One way to enhance speed and responsiveness is to force/allow decisions to be made
whenever possible at the lower level in organizations. Policies are broad, precedent-
setting decisions that guide or substitute for repetitive or time-sensitive managerial
decision-making. Creating policies that guide and ‘preauthorize’ the thinking,
decisions and actions of operating managers and their subordinates in implementing
the business’s strategy is essential for establishing and controlling the ongoing
operating process of the firm in a manner consistent with the firm’s strategic
objective.
Strategic Control and Continuous Improvement
Strategic control is concerned with tracking a strategy as it is being implemented,
detecting problems or changes it its underlying premises, and making necessary
adjustments.

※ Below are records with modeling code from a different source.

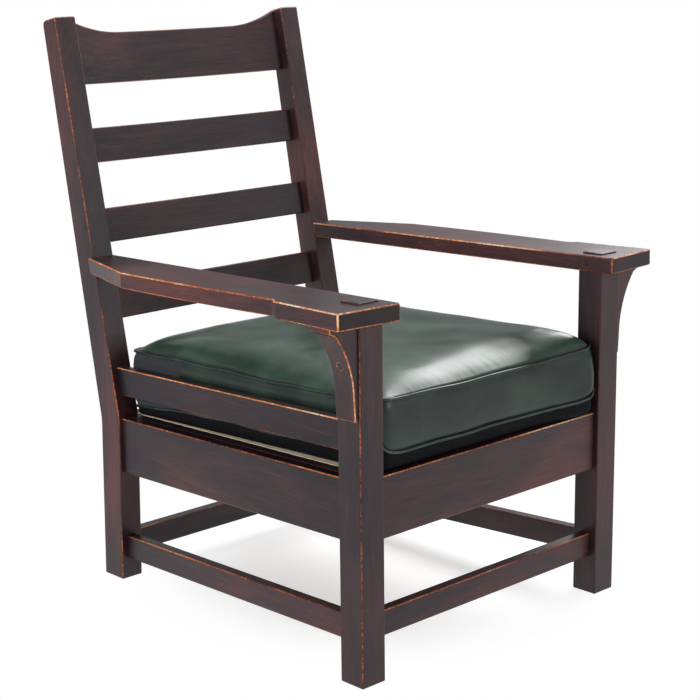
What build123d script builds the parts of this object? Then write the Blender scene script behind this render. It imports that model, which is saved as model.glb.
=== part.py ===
# Mission armchair in fumed oak, with a loose leather cushion on a drop-in seat.
# Millimetres. +Z is up, the chair faces -Y and +X is the sitter's left. The origin is on
# the floor under the middle of the chair's outer box.
from build123d import *
from collections import namedtuple
from math import atan, cos, pi, radians, sin, sqrt, tan
import os

os.makedirs("parts", exist_ok=True)

# Driving dimensions. Depths are counted from the front faces of the front posts.
front_width = 624.0  # over the front posts
rear_width = 574.0  # over the rear posts, so the plan narrows to the back
side_run = 662.0  # from the front faces of the front posts to those of the rear feet
overall_height = 1015.5
post_size = 50.0  # the front posts are square
seat_height = 334.8  # the plane of the seat, at the front faces of the front posts
seat_angle = radians(2.45)  # the seat and the side rails fall to the back
arm_height = 584.6  # the underside of the arms, at the front faces of the front posts
arm_angle = radians(1.31)
arm_overhang = 31.0  # the arms reach this far ahead of the front posts
rake = radians(11.31)  # of the back above the seat
arris = 1.5  # eased edges all over
joint_gap = 0.1  # glue line round each tenon, peg, plug and screw
overrun = 20.0  # for tools that have to pass clear of the wood

# Rear posts: upright below the knee, raked above it, and tapered to the top.
rear_post_width = 44.0
rear_post_depth = 54.0  # at the foot
lean = radians(1.73)  # the lower part leans back to the foot
knee_rise = 1.5  # the post bends just above the rear ends of the side rails
knee_drop = 10.0  # the back edge bends lower than the front edge
knee_radius = 100.0
top_depth = 39.5
top_front_round = 3.0
top_back_round = 11.0
top_side_round = 5.5
knee_height = seat_height - side_run * tan(seat_angle) + knee_rise
knee_y = side_run - knee_height * tan(lean)
top_y = knee_y + (overall_height - knee_height) * tan(rake)
top_back_y = top_y + top_depth * cos(rake)
top_back_z = overall_height - top_depth * sin(rake)

front_inner = front_width / 2 - post_size
rear_inner = rear_width / 2 - rear_post_width
taper = (front_width - rear_width) / 2 / side_run

# Each straight member is a bar. Its setback is from the posts' outer or front faces,
# and its top is the height of its upper edge at the front posts or along the rail.
Bar = namedtuple("Bar", "setback thick top deep")
side_rail_setback = 8.0
side_rail_thick = 21.0
side_rail_depth = 101.6
side_rail = Bar(side_rail_setback, side_rail_thick, seat_height, side_rail_depth)
upper_rail_setback = 12.0
upper_rail_thick = 20.0
upper_rail_depth = 50.3
upper_rail_rise = 92.2  # above the seat rails
upper_side_rail = Bar(upper_rail_setback, upper_rail_thick, seat_height + upper_rail_rise, upper_rail_depth)
liner_thick = 20.5
liner_depth = 60.0
side_liner = Bar(side_rail_setback + side_rail_thick, liner_thick, seat_height, liner_depth)

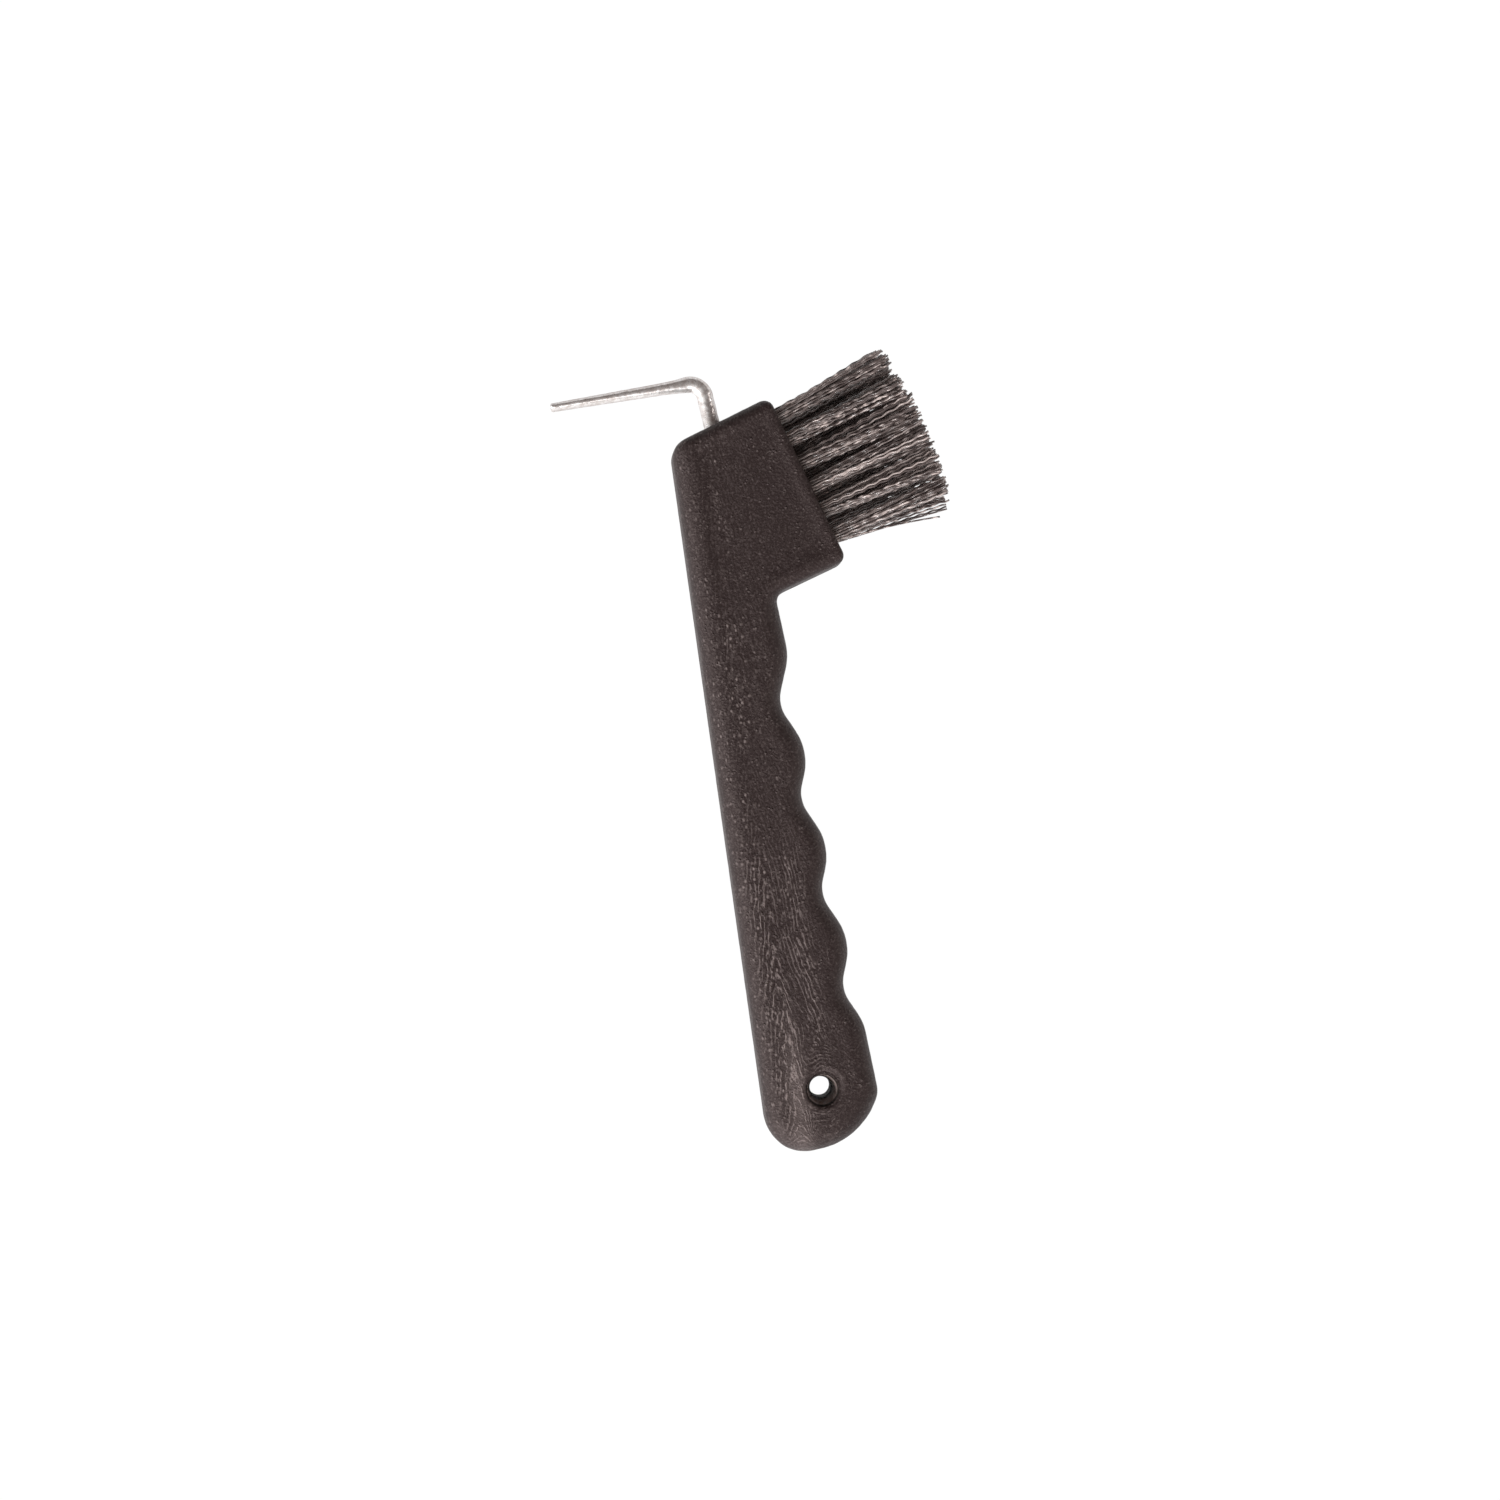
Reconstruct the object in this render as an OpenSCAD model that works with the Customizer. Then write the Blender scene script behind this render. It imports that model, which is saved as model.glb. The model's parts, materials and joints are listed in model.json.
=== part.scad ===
// Hoof pick with a brush: a moulded grip, a bent steel hook and staple-set tufts of stiff bristle.
// It lies on its side. +Y runs from the butt to the head, +X from the back edge to the brush and
// +Z up through the thickness. The origin is the middle of the footprint, on the face it rests on.
// Sizes are in millimetres. The grip is drawn from the butt's back corner, and placed() centres it.

/* [Grip] */
// Thickness of the grip and of the head
body_t = 21; // [17:0.5:26]
// Butt end to the inner corner under the head
grip_len = 131.2; // [105:1:160]
// Width of the butt
butt_w = 27.5; // [23:0.5:33]
// Width that the line of the finger crests starts from, at the butt
crest_w = 30; // [26:0.5:35]
// Width of the neck under the head
neck_w = 19.8; // [16:0.5:24]
// Number of finger grooves
groove_count = 4; // [3:1:5]
// Butt end to the bottom of the first groove
groove_start = 37; // [33:0.5:42]
// Depth of the grooves, before rounding
groove_depth = 5; // [3:0.25:6]
// Radius at the bottom of a groove
groove_r = 8; // [5:0.5:11]
// Radius over a crest between two grooves
crest_r = 13.5; // [8:0.5:16]

/* [Head] */
// Tilt of the brush face and of the shelf under it
head_tilt = 17.5; // [10:0.5:25]
// Slope of the face that the hook leaves
top_slope = 18.5; // [10:0.5:25]
// Inner corner to the outer corner of the shelf under the brush
shelf_len = 18.6; // [15:0.2:23]
// Length of the brush face, corner to corner
face_len = 42.8; // [36:0.2:52]

/* [Edges] */
// Edge radius along the back
back_edge_r = 5; // [2:0.25:6.5]
// Edge radius along the grooves
groove_edge_r = 4.5; // [2:0.25:6.5]
// Edge radius round the butt
butt_edge_r = 6; // [3:0.25:7]
// Edge radius of the head
head_edge_r = 2.75; // [1:0.25:4]
// Edge radius of the brush face
face_edge_r = 1.25; // [0.5:0.25:2]

/* [Hang hole] */
// Radius of the straight part of the hole
hang_r = 2.5; // [2:0.1:3.5]
// Radius at the open, tapered side
hang_mouth_r = 3.7; // [3:0.1:5]
// Length of the straight part
hang_wall = 8.5; // [6:0.5:12]
// Chamfer at the hole's lower end
hang_chamfer = 0.6; // [0.2:0.1:1]
// Back edge to the hole
hang_x = 14.2; // [12:0.1:18]
// Butt end to the hole
hang_y = 14.3; // [11:0.1:18]

/* [Hook] */
// Diameter of the steel rod
rod_d = 4; // [3:0.1:5]
// Back edge to where the rod leaves the head
hook_x = 10.75; // [8:0.25:14]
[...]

In contrast to post-action control, strategic control seeks to guide action
on behalf of the generic and grand strategies as they are taking place and when the
end results are still several years away. The rapid, accelerating change of the global
marketplace of the last 10 years has made continuous improvement another aspect of
strategic control.
Conclusion
As it has been mentioned earlier, you are expected to use all or a number of
components towards synthesizing a Strategic Management Process for their new
venture. Each component is a central theme in different chapters of their core
textbook. At the same time, students are expected to present a one-page analysis of
their financial highlights, illustrating expected money inflow/outflow for a year.